New Zealand born Jake Walker incorporates architecture, text, found paintings and video into his expansive painting practice. Through a continued exploration of cultural and familial source material, often inspired by architecture and the landscape, he melds genres, symbols and styles with form. As a child Walker spent a great deal of time in and around the architecture of family friend Ian Athfield and his father Roger Walker, and in a number of his paintings he has used images of their architectural work to draw a link between his explorations into abstraction and the experiences that have shaped them. Walker’s muted palette, finding external references in the grainy vision of faded 1970s photographs and slides, enables him to create a slippage between the genre of landscape painting, the familiarity of a history visualised, and something imagined.
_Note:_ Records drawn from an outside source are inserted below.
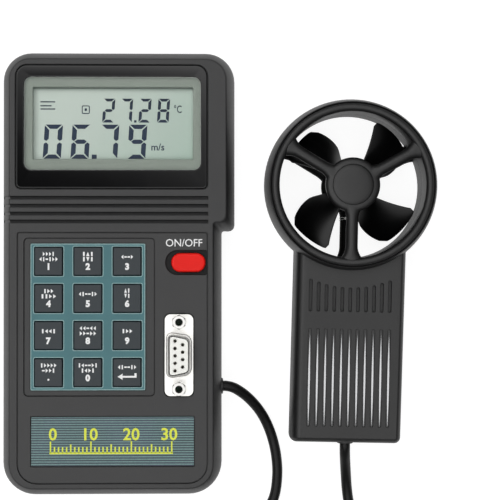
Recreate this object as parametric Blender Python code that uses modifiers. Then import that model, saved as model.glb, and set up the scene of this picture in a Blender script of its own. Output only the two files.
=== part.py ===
"""A handheld vane anemometer: a meter with a display, keys and a serial socket, and a
vane probe on a cable. Metres, +Z up. Both lie on their backs on the plane z = 0."""

import math

import bmesh
import bpy
from mathutils import Matrix, Vector

MM = 0.001

# Clearances
GAP = 0.3 * MM  # between any two pieces
PAST = 5 * MM  # how far a cutter runs past the face that it cuts
LEAST_RADIUS = 0.3 * MM  # of any rounded corner

# Meter case. Its widest outline is at the joint between its halves.
METER_WIDTH = 88 * MM
METER_LENGTH = 168 * MM
METER_DEPTH = 26.2 * MM
STEP_WIDTH = 4.9 * MM  # the lower part is this much narrower, on its right
STEP_FROM_TOP = 67.9 * MM
PARTING = 13 * MM
SIDE_DRAFT = 3.3 * MM  # how far the sides lean in at the face and at the back
WALL = 2 * MM
TOP_CORNER = 11 * MM
BOTTOM_CORNER = 12.5 * MM
STEP_CORNER = 2 * MM
STEP_ROOT = 0.8 * MM
CORNER_STEPS = 6

# Display, from the case's left and top
BEZEL_LEFT = 5.8 * MM
BEZEL_TOP = 5.7 * MM
BEZEL_WIDTH = 71.7 * MM
BEZEL_LENGTH = 46.3 * MM
BEZEL_RISE = 0.4 * MM  # above the case's face
BEZEL_CORNER = 2.5 * MM
DISPLAY_RECESS = 1.2 * MM
BEZEL_BORDER = (2.6 * MM, 6.6 * MM, 2.1 * MM, 4.0 * MM)  # left, bottom, right, top
LCD_BORDER = (3.4 * MM, 4.2 * MM, 3.1 * MM, 3.9 * MM)  # the frame inside the bezel
WINDOW_THICKNESS = 1 * MM
LCD_FRAME_THICKNESS = 2.6 * MM
LCD_LAP = 0.7 * MM  # how far the frame reaches under the bezel
LCD_THICKNESS = 1.8 * MM
CONTACT_STRIP_WIDTH = 2.5 * MM

# Keys, from the case's left and bottom
KEY_WIDTH = 10.75 * MM
KEY_LENGTH = 10.5 * MM
KEY_BETWEEN_COLUMNS = 3.95 * MM
KEY_BETWEEN_ROWS = 3.4 * MM
KEY_RISE = 0.7 * MM
KEY_TRAVEL = 0.8 * MM
KEY_CORNER = 0.8 * MM
KEY_FLANGE = 0.75 * MM
KEY_FLANGE_THICKNESS = 1 * MM
KEY_STEM_RADIUS = 2.5 * MM
KEY_STEM_LENGTH = 2.3 * MM
KEYPAD_LEFT = 11.3 * MM
KEYPAD_BOTTOM = 40.3 * MM
KEYPAD_MARGIN = 1.4 * MM  # of the plate, beyond the outer keys
KEYPAD_RECESS_BORDER = (2.4 * MM, 2.1 * MM, 3.4 * MM, 2.0 * MM)
SHALLOW_RECESS = 0.6 * MM
RECESS_CORNER = 1.5 * MM
PLATE_THICKNESS = 0.9 * MM
PLATE_LEDGE = 0.8 * MM
MAT_SHEET = 1 * MM
MAT_COLLAR_WALL = 1.2 * MM
KEY_NAMES = (
    ("key_1", "key_2", "key_3"),
    ("key_4", "key_5", "key_6"),
    ("key_7", "key_8", "key_9"),
    ("key_point", "key_0", "key_enter"),
)

# Power button, from the lower part's right side and the step
POWER_FROM_RIGHT = 12.7 * MM
POWER_FROM_STEP = 11.9 * MM
POWER_WIDTH = 12.7 * MM
POWER_LENGTH = 7 * MM
POWER_RISE = 1.2 * MM
POWER_TRAVEL = 1.5 * MM
POWER_RECESS_DEPTH = 1 * MM
POWER_RECESS_BORDER = (2.2 * MM, 1.1 * MM, 0.7 * MM, 1.1 * MM)
SWITCH_SIZE = 7 * MM

# Serial socket, from the lower part's right side and the case's bottom
SERIAL_FROM_RIGHT = 16.2 * MM
SERIAL_FROM_BOTTOM = 53.4 * MM
SERIAL_FLANGE = (10.8 * MM, 30.8 * MM)
SERIAL_FLANGE_THICKNESS = 0.8 * MM
SERIAL_FLANGE_SINK = 0.3 * MM
SERIAL_SHELL = (8.6 * MM, 16.6 * MM)
SERIAL_SLANT = 1.4 * MM  # how much each end of the narrow side is drawn in
SERIAL_SHELL_CORNER = 2.2 * MM
SERIAL_SHELL_WALL = 0.5 * MM
SERIAL_SHELL_HEIGHT = 5.8 * MM
SERIAL_PIN_PITCH = 2.77 * MM
SERIAL_ROW_PITCH = 2.84 * MM
SERIAL_CONTACT_RADIUS = 0.6 * MM
SERIAL_CONTACT_DEPTH = 5 * MM
SERIAL_BODY = (10 * MM, 19.4 * MM)
JACK_SPACING = 25 * MM
JACK_ACROSS_FLATS = 4.8 * MM
JACK_HEIGHT = 4.8 * MM
JACK_BORE = 1.3 * MM
JACK_SHANK = 1.7 * MM

# Nameplate and grip grooves
PLATE_LEFT = 11.6 * MM
PLATE_RIGHT = 10.6 * MM
PLATE_BOTTOM = 11.9 * MM
PLATE_HEIGHT = 18.4 * MM
LABEL_THICKNESS = 0.4 * MM
GROOVE_COUNT = 4
GROOVE_PITCH = 2.97 * MM
GROOVE_WIDTH = 1 * MM
GROOVE_ABOVE_STEP = 3.5 * MM
GROOVE_FROM_RIGHT = 10.3 * MM

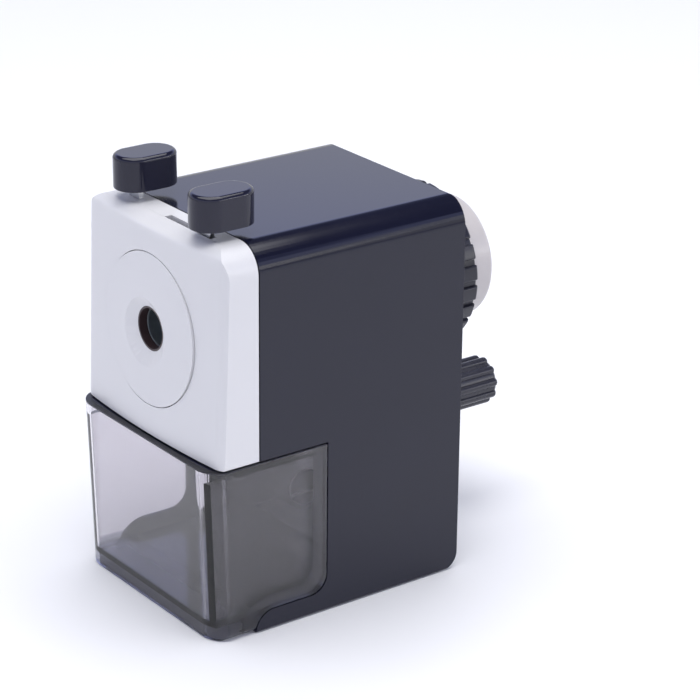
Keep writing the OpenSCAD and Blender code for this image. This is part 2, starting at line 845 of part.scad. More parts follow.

This creative slippage also appears in several of Walker’s text-based paintings. A phrase that often reappears in these, “HAVE A GO”, for instance, was borrowed from a 1970s New Zealand government advertising campaign promoting the benefits of getting active and trying new things. Walker recognises the humour in this phrase as in Australian vernacular it also means to attack someone verbally. His most recent copy of the first painting that he found adopting this phrase presents an attempt to convey reverence for the original work he has adjusted.
Walker describes the link between his works as ‘adjusting what already exists or creating a starting point to adjust later’; he never initially conceives a finished work at but rather describes his practice as a process of investigation. In doing this he removes a certain authorship from his work, especially through the use of found paintings, rendering the boundary between what he started and what he finished blurry. But in its place he also inserts a conversational value: between painters past and present.
For Owner Builder Walker will present a new body of work encapsulating his various artistic practices: archived from memory, influenced by architecture, and encapsulating text on found painting.